The user interface 216 may comprise one or more of several devices such as, for example, a speaker, microphone, display device, vibration device, keyboard, touch screen, etc. The user interface 216 may include more than one of any of these devices. The user interface 216 may be configured to enable a user to interact with one or more applications hosted by the device 200. For example, the user interface 216 may store indications of analog and/or digital signals in the memory 211 to be processed by DSP 231 and/or the general-purpose/application processor 230 in response to action from a user. Similarly, applications hosted on the device 200 may store indications of analog and/or digital signals in the memory 211 to present an output signal to a user. The user interface 216 may include an audio input/output (I/O) device comprising, for example, a speaker, a microphone, digital-to-analog circuitry, analog-to-digital circuitry, an amplifier and/or gain control circuitry (including more than one of any of these devices). Other configurations of an audio I/O device may be used. Also or alternatively, the user interface 216 may comprise one or more touch sensors responsive to touching and/or pressure, e.g., on a keyboard and/or touch screen of the user interface 216.

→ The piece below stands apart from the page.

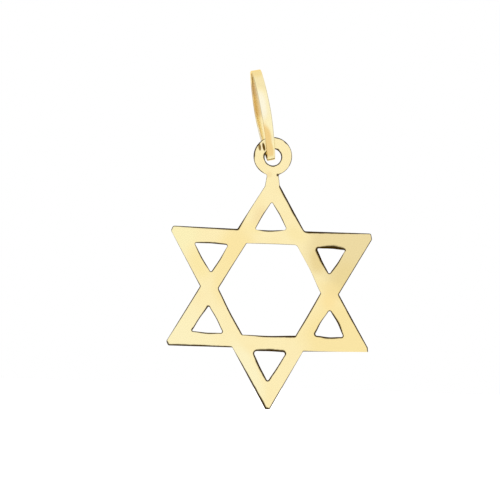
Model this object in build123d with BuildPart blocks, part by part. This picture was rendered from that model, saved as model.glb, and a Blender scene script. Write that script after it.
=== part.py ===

The SPS receiver 217 (e.g., a Global Positioning System (GPS) receiver) may be capable of receiving and acquiring SPS signals 260 via an SPS antenna 262. The SPS antenna 262 is configured to transduce the SPS signals 260 from wireless signals to guided signals, e.g., wired electrical or optical signals, and may be integrated with the antenna 246. The SPS receiver 217 may be configured to process, in whole or in part, the acquired SPS signals 260 for estimating a location of the device 200. For example, the SPS receiver 217 may be configured to determine location of the device 200 by trilateration using the SPS signals 260. The general-purpose/application processor 230, the memory 211, the DSP 231 and/or one or more specialized processors (not shown) may be utilized to process acquired SPS signals, in whole or in part, and/or to calculate an estimated location of the device 200, in conjunction with the SPS receiver 217. The memory 211 may store indications (e.g., measurements) of the SPS signals 260 and/or other signals (e.g., signals acquired from the wireless transceiver 240) for use in performing positioning operations. The general-purpose/application processor 230, the DSP 231, and/or one or more specialized processors, and/or the memory 211 may provide or support a location engine for use in processing measurements to estimate a location of the device 200.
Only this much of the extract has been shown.